Beza Pavlova – krucha chmurka z kremem i owocami

Puszysta w środku, chrupiąca z wierzchu i olśniewająca na talerzu – beza Pavlova niezmiennie zachwyca swoją lekkością, strukturą i wdziękiem. To deser, który – mimo swej pozornej delikatności – wymaga precyzji i wyczucia, ale odpłaca się efektownym wyglądem i niezrównanym smakiem. Jej charakterystyczna forma to rezultat umiejętnie połączonych składników i dobrze poprowadzonego pieczenia, które nie wybacza pośpiechu. Kluczem jest cierpliwość – i bezwzględna czystość.

Jak przygotować idealną bezę Pavlova?

Sekret Pavlovej zaczyna się już przy oddzielaniu białek od żółtek. Nawet odrobina tłuszczu potrafi zniweczyć efekt końcowy, dlatego naczynia i trzepaczki powinny być idealnie czyste i odtłuszczone. Najlepiej używać białek w temperaturze pokojowej, bo właśnie wtedy osiągają największą objętość podczas ubijania.

Białka należy ubijać stopniowo – najpierw na pianę, a dopiero później, dodając porcjami cukier, doprowadzić je do sztywnej, lśniącej masy. Prawidłowo ubita beza powinna tworzyć wyraźne, trwałe wierzchołki i być tak gęsta, że nie wypłynie po przełożeniu na papier do pieczenia. Do masy warto dodać odrobinę soku z cytryny oraz mąki ziemniaczanej – ten duet stabilizuje strukturę bezy i zapobiega jej nadmiernemu opadaniu.

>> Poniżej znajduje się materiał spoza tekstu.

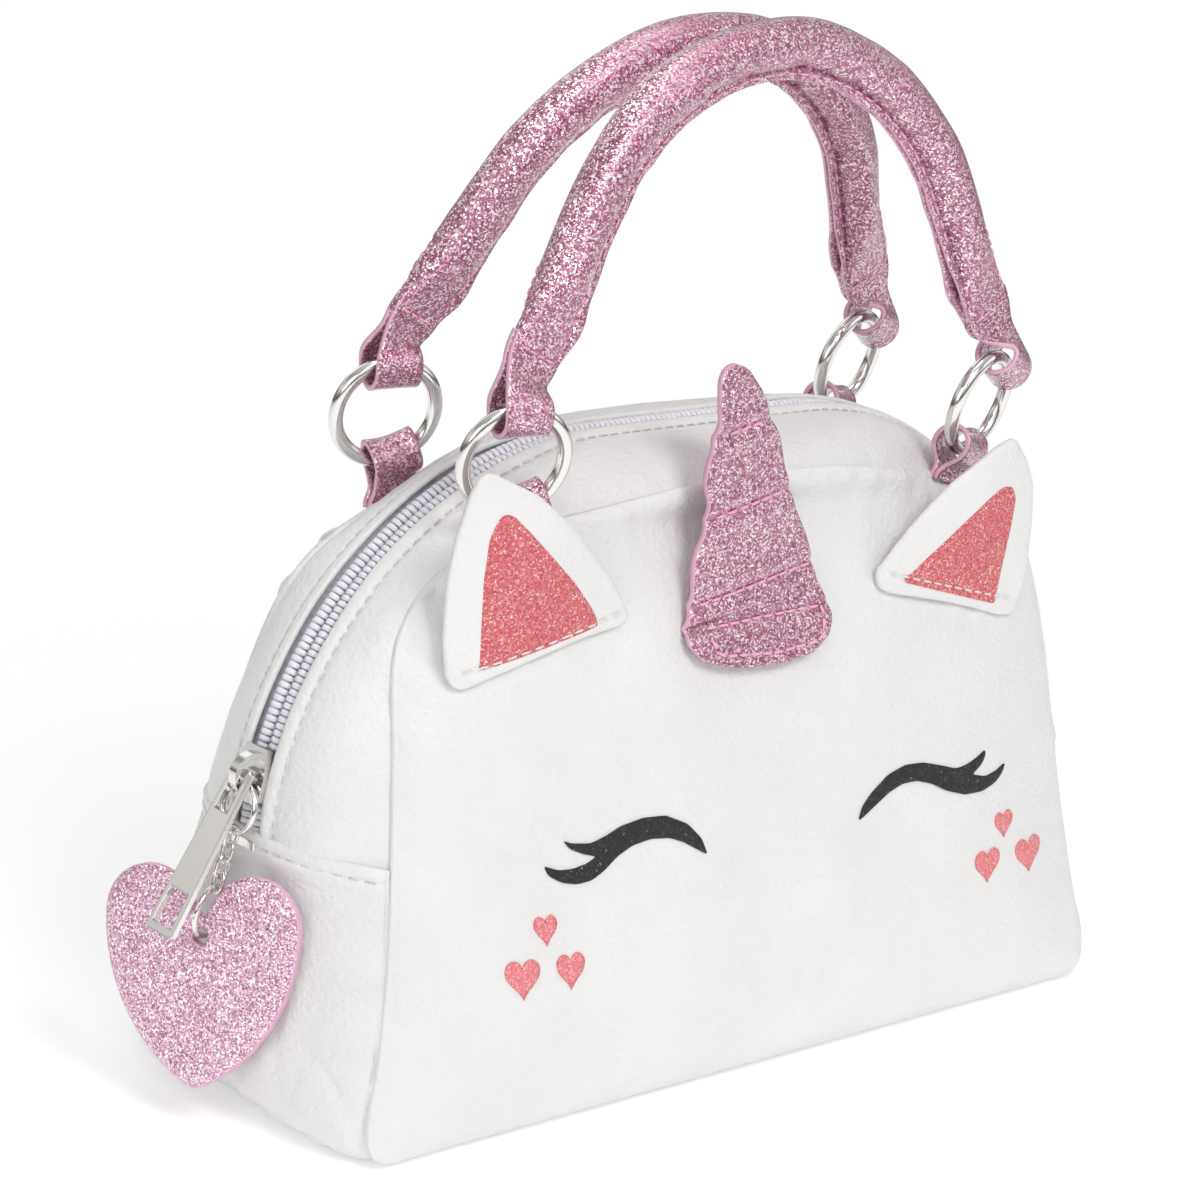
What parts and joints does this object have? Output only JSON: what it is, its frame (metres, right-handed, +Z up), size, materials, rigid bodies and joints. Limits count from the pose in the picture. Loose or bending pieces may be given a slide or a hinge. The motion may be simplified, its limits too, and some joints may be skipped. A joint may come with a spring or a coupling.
{
  "type": "handbag",
  "caption": "Small domed handbag with a curved top zip, roll handles on metal rings, sewn-on ears and horn, and a heart charm on the zip slider.",
  "frame": {"origin": "centre of the base, on the ground under the bag", "axes": "+Z up, front panel towards -Y, zip slider and charm on the -X side, handles spread along X"},
  "size_m": [0.2539, 0.0982, 0.2321],
  "materials": {
    "white_leather": "fine grain, satin",
    "mauve_glitter": "glitter coated",
    "coral_glitter": "glitter coated",
    "black_glitter": "glitter print",
    "nickel": "bright nickel",
    "zip": "woven tape and moulded coil",
    "lining": "plain woven",
    "board": "plain",
    "cord": "twisted cord"
  },
  "bodies": {
    "bag": {"front_panel": "white_leather", "back_panel": "white_leather", "zip_strip_front": "white_leather", "zip_strip_back": "white_leather", "side_base_gusset": "white_leather", "lining_front": "lining", "lining_back": "lining", "lining_gusset": "lining", "base_board": "board", "zip_tape_front": "zip", "zip_tape_back": "zip", "zip_coil_front": "zip", "zip_coil_back": "zip", "zip_stops": "nickel", "tab_front_left": "mauve_glitter", "tab_front_right": "mauve_glitter", "tab_back_left": "mauve_glitter", "tab_back_right": "mauve_glitter", "ear_left": "white_leather", "ear_right": "white_leather", "ear_glitter_left": "coral_glitter", "ear_glitter_right": "coral_glitter", "horn": "mauve_glitter", "lash_left": "black_glitter", "lash_right": "black_glitter", "cheek_hearts_left": "coral_glitter", "cheek_hearts_right": "coral_glitter"},
    "slider": {"zip_slider": "nickel"},
    "puller": {"zip_puller": "nickel"},
    "top_ring": {"charm_ring_top": "nickel"},
    "link_1": {"chain_link_1": "nickel"},
    "link_2": {"chain_link_2": "nickel"},
    "link_3": {"chain_link_3": "nickel"},
    "link_4": {"chain_link_4": "nickel"},
    "low_ring": {"charm_ring_low": "nickel"},
    "heart": {"heart_front_ply": "mauve_glitter", "heart_back_ply": "mauve_glitter"},
    "ring_fl": {"ring_front_left": "nickel"},
    "ring_fr": {"ring_front_right": "nickel"},
    "ring_bl": {"ring_back_left": "nickel"},
    "ring_br": {"ring_back_right": "nickel"},
    "handle_front": {"handle_front_cover": "mauve_glitter", "handle_front_cord": "cord"},
    "handle_back": {"handle_back_cover": "mauve_glitter", "handle_back_cord": "cord"}
  },
  "joints": [
    {"name": "zip_travel", "type": "hinge", "parent": "bag", "child": "slider", "pos_m": [-0.03, 0, 0.05689], "axis": [0, 1, 0], "range_deg": [0, 54]},
    {"name": "puller_swing", "type": "hinge", "parent": "slider", "child": "puller", "pos_m": [-0.1161, 0, 0.07519], "axis": [0, 1, 0], "range_deg": [0, 150]},
    {"name": "charm_swing", "type": "hinge", "parent": "slider", "child": "top_ring", "pos_m": [-0.11599, 0, 0.07103], "axis": [-0.9781, 0, 0.2079], "range_deg": [0, 10]},
    {"name": "link_1_swing", "type": "hinge", "parent": "top_ring", "child": "link_1", "pos_m": [-0.11779, 0, 0.06257], "axis": [-0.9781, 0, 0.2079], "range_deg": [0, 2]},
    {"name": "link_2_swing", "type": "hinge", "parent": "link_1", "child": "link_2", "pos_m": [-0.11834, 0, 0.06054], "axis": [-0.9781, 0, 0.2079], "range_deg": [0, 2]},
    {"name": "link_3_swing", "type": "hinge", "parent": "link_2", "child": "link_3", "pos_m": [-0.11951, 0, 0.0562], "axis": [-0.9781, 0, 0.2079], "range_deg": [0, 2]},
    {"name": "link_4_swing", "type": "hinge", "parent": "link_3", "child": "link_4", "pos_m": [-0.12011, 0, 0.05398], "axis": [-0.9781, 0, 0.2079], "range_deg": [0, 2]},
    {"name": "low_ring_swing", "type": "hinge", "parent": "link_4", "child": "low_ring", "pos_m": [-0.12095, 0, 0.05089], "axis": [-0.9781, 0, 0.2079], "range_deg": [0, 1]},
    {"name": "heart_swing", "type": "hinge", "parent": "low_ring", "child": "heart", "pos_m": [-0.12374, 0, 0.04056], "axis": [-0.9781, 0, 0.2079], "range_deg": [-8, 0]},
    {"name": "ring_front_left_turn", "type": "hinge", "parent": "bag", "child": "ring_fl", "pos_m": [-0.066, -0.0215, 0.13234], "axis": [1, 0, 0], "range_deg": [0, 25]},
    {"name": "ring_front_right_turn", "type": "hinge", "parent": "bag", "child": "ring_fr", "pos_m": [0.066, -0.0215, 0.13234], "axis": [1, 0, 0], "range_deg": [0, 25]},
    {"name": "ring_back_left_turn", "type": "hinge", "parent": "bag", "child": "ring_bl", "pos_m": [-0.066, 0.0215, 0.13234], "axis": [1, 0, 0], "range_deg": [-25, 0]},
    {"name": "ring_back_right_turn", "type": "hinge", "parent": "bag", "child": "ring_br", "pos_m": [0.066, 0.0215, 0.13234], "axis": [1, 0, 0], "range_deg": [-25, 0]},
    {"name": "handle_front_turn", "type": "hinge", "parent": "ring_fl", "child": "handle_front", "pos_m": [-0.07331, -0.02411, 0.15378], "axis": [1, 0, 0], "range_deg": [-3, 95]},
    {"name": "handle_back_turn", "type": "hinge", "parent": "ring_bl", "child": "handle_back", "pos_m": [-0.07331, 0.01889, 0.15378], "axis": [1, 0, 0], "range_deg": [-135, 0]}
  ],
  "couplings": [
    {"joint": "ring_front_right_turn", "follows": "ring_front_left_turn", "ratio": 1},
    {"joint": "ring_back_right_turn", "follows": "ring_back_left_turn", "ratio": 1}
  ]
}
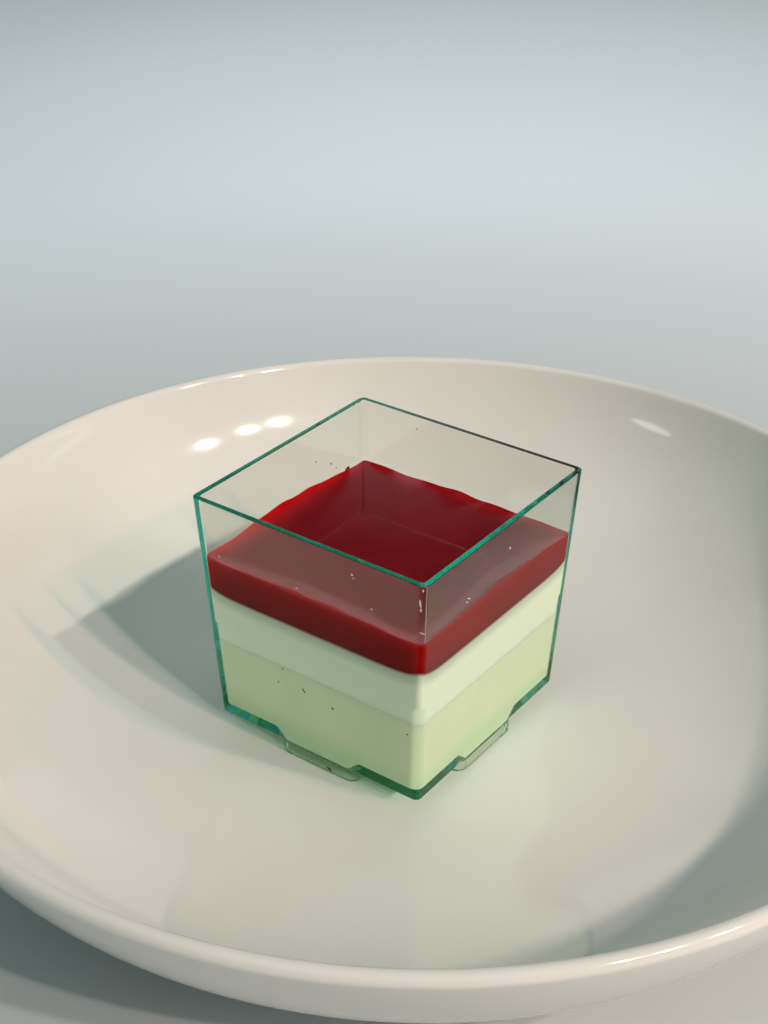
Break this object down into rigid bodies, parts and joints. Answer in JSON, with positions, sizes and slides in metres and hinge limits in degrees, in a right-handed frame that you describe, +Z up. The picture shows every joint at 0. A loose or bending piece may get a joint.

Pieczemy ją długo i łagodnie – w niskiej temperaturze i przy uchylonych drzwiczkach piekarnika, by nie dopuścić do gwałtownych zmian. Po upieczeniu beza potrzebuje czasu, by wystygnąć – najlepiej zostawić ją w piekarniku przy lekko uchylonych drzwiczkach. W ten sposób unikniemy pęknięć i zachowamy chrupiącą skorupkę.

Krem, owoce i dekoracja – delikatność z charakterem

Choć sama beza stanowi imponującą podstawę deseru, to dopiero lekki krem i świeże owoce dopełniają jej charakter. W klasycznej wersji Pavlovej używa się śmietanki kremówki 36%, która po ubiciu nabiera jedwabistej konsystencji i lekkości, idealnie komponując się z chrupką strukturą bezy. Do śmietany nie dodajemy cukru – słodycz pochodzi wyłącznie z samej bezy, co utrzymuje harmonię smaku.

Najczęściej do dekoracji wykorzystuje się owoce sezonowe – truskawki, borówki, maliny, kiwi. Ich naturalna kwasowość przełamuje słodycz i nadaje całości świeżości. Owoce najlepiej dodawać tuż przed podaniem – dzięki temu beza zachowuje swoją strukturę, a krem nie nasiąka.

Deser najlepiej podawać w dniu przygotowania – wtedy beza zachowuje swoją idealną teksturę. Jeśli chcemy przygotować elementy wcześniej, warto osobno przechować upieczoną bezę i osobno krem oraz owoce – dopiero tuż przed podaniem połączyć wszystko w całość.